#### MATERIAL FOR THE TASK
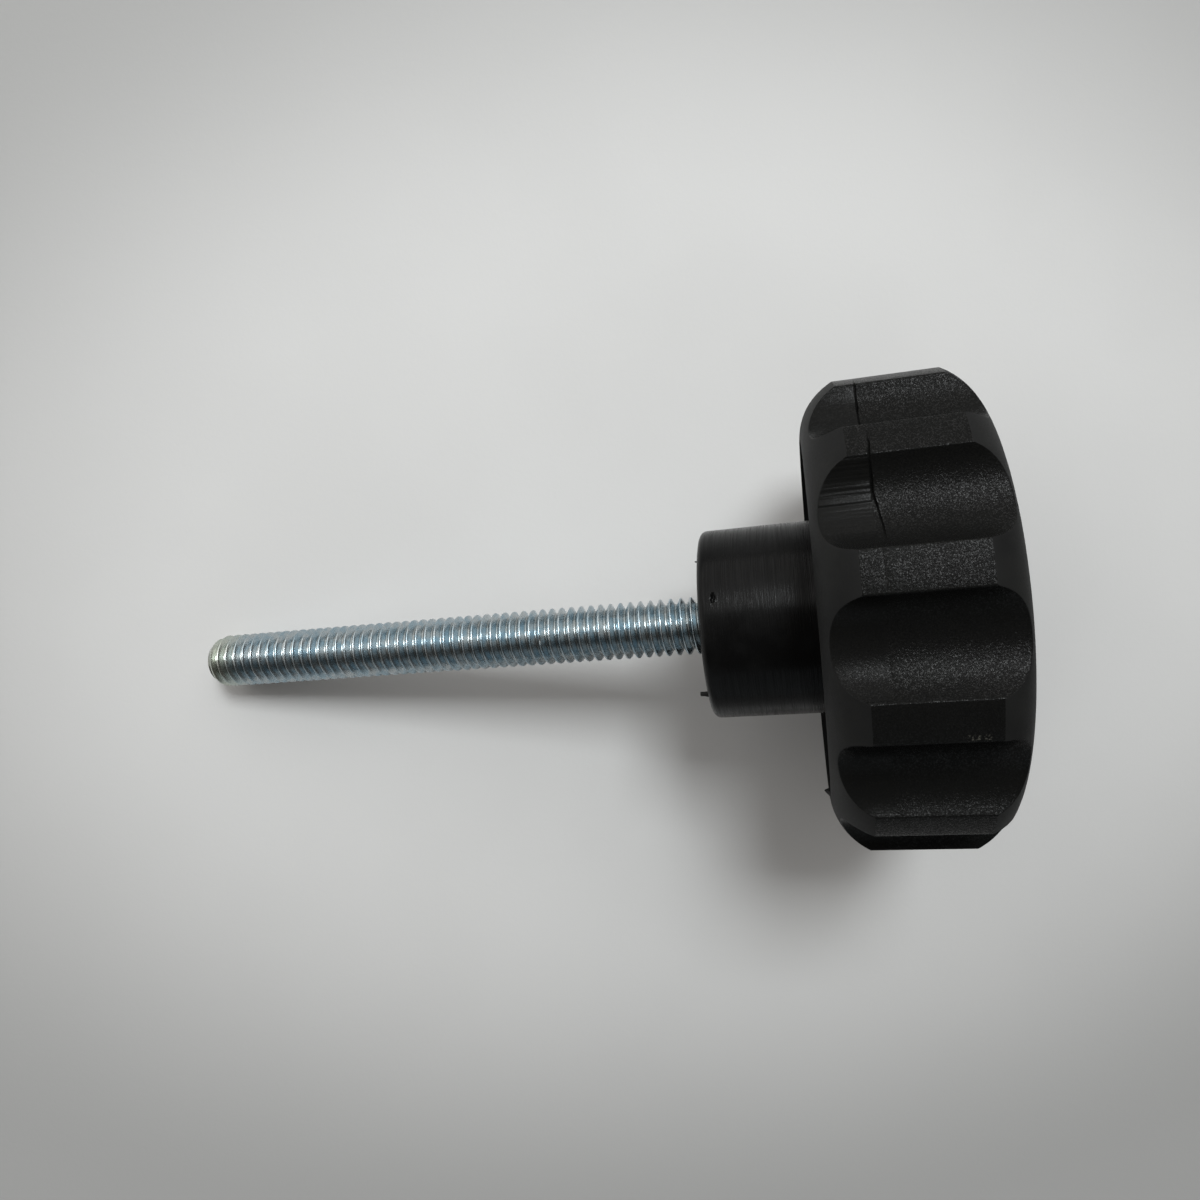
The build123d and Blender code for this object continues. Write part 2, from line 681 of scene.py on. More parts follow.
@dataclass(frozen=True)
class BenchTop:
    """The pale, faintly mottled sheet that the screw lies on, with painted shade that darkens it
    away from a lit middle.
    """

    base: Colour = (0.572, 0.568, 0.563, 1.0)
    cloud: Colour = (0.555, 0.551, 0.546, 1.0)
    # painted shade: the darker colour that the sheet takes towards its edges
    edge: Colour = (0.325, 0.322, 0.318, 1.0)
    middle: Pair = (0.022, 0.006)
    across: float = 0.69
    painted_shade_falloff: Pair = (0.052, 0.118)

    def make(self) -> Material:
        """Build the material.

        Returns:
            The material.
        """
        bench = NodeBench("bench_top")
        place = bench.object_place()
        fibre = bench.noise(place, 900.0, 2.0, 0.6)
        # Painted shade: the colour darkens from a lit middle, wider than it is deep, towards the
        # edges.
        x, y = (
            bench.math("SUBTRACT", part, middle)
            for part, middle in zip(bench.split(place), self.middle)
        )
        away = bench.radius(bench.product(x, self.across), y)
        mottle = bench.band(bench.noise(place, 22.0, 3.0), 0.35, 0.65)
        shaded = bench.blend(mottle, self.base, self.cloud)
        bench.feed(
            Base_Color=bench.blend(bench.band(away, *self.painted_shade_falloff), shaded, self.edge),
            Roughness=0.6,
            Normal=bench.relief(fibre, 0.02),
            Specular_IOR_Level=0.3,
        )
        return bench.material


# ---------------------------------------------------------------------------
# Threaded stud
# ---------------------------------------------------------------------------

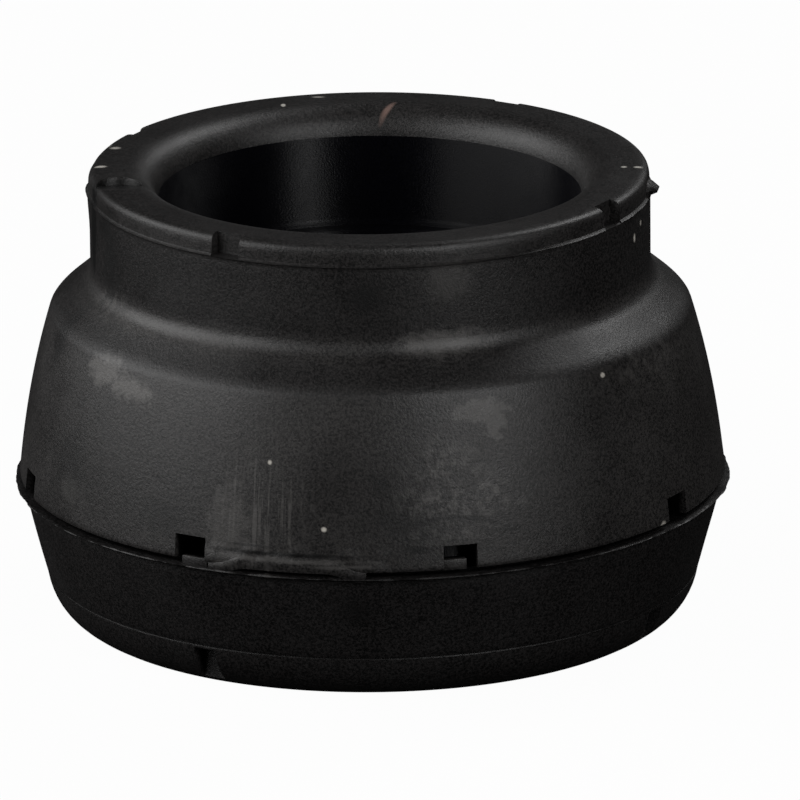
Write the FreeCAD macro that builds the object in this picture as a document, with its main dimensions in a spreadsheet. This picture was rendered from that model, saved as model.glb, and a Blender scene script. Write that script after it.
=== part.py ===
########
Please repeat the material above, word for word and in full.

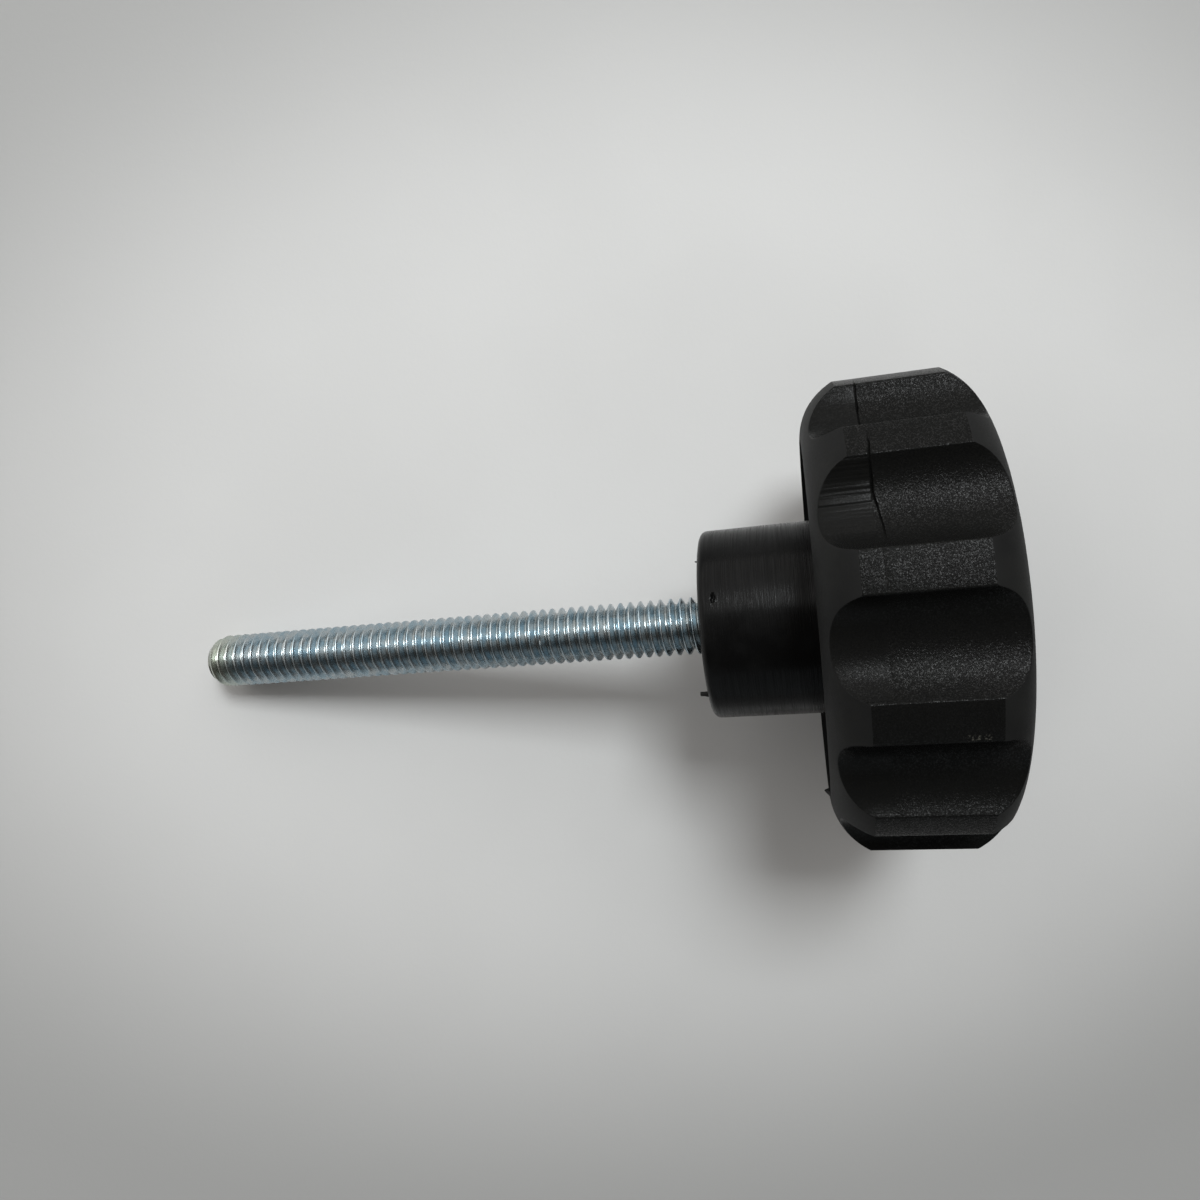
The build123d and Blender code for this object continues. Write part 2, from line 681 of scene.py on. More parts follow.
@dataclass(frozen=True)
class BenchTop:
    """The pale, faintly mottled sheet that the screw lies on, with painted shade that darkens it
    away from a lit middle.
    """

    base: Colour = (0.572, 0.568, 0.563, 1.0)
    cloud: Colour = (0.555, 0.551, 0.546, 1.0)
    # painted shade: the darker colour that the sheet takes towards its edges
    edge: Colour = (0.325, 0.322, 0.318, 1.0)
    middle: Pair = (0.022, 0.006)
    across: float = 0.69
    painted_shade_falloff: Pair = (0.052, 0.118)

    def make(self) -> Material:
        """Build the material.

        Returns:
            The material.
        """
        bench = NodeBench("bench_top")
        place = bench.object_place()
        fibre = bench.noise(place, 900.0, 2.0, 0.6)
        # Painted shade: the colour darkens from a lit middle, wider than it is deep, towards the
        # edges.
        x, y = (
            bench.math("SUBTRACT", part, middle)
            for part, middle in zip(bench.split(place), self.middle)
        )
        away = bench.radius(bench.product(x, self.across), y)
        mottle = bench.band(bench.noise(place, 22.0, 3.0), 0.35, 0.65)
        shaded = bench.blend(mottle, self.base, self.cloud)
        bench.feed(
            Base_Color=bench.blend(bench.band(away, *self.painted_shade_falloff), shaded, self.edge),
            Roughness=0.6,
            Normal=bench.relief(fibre, 0.02),
            Specular_IOR_Level=0.3,
        )
        return bench.material


# ---------------------------------------------------------------------------
# Threaded stud
# ---------------------------------------------------------------------------

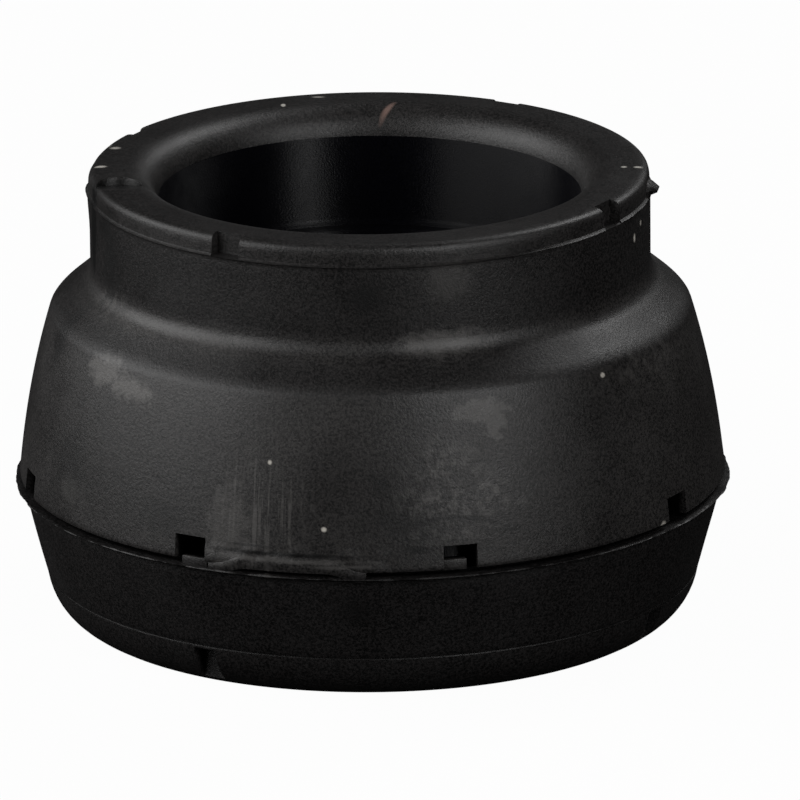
Write the FreeCAD macro that builds the object in this picture as a document, with its main dimensions in a spreadsheet. This picture was rendered from that model, saved as model.glb, and a Blender scene script. Write that script after it.
=== part.py ===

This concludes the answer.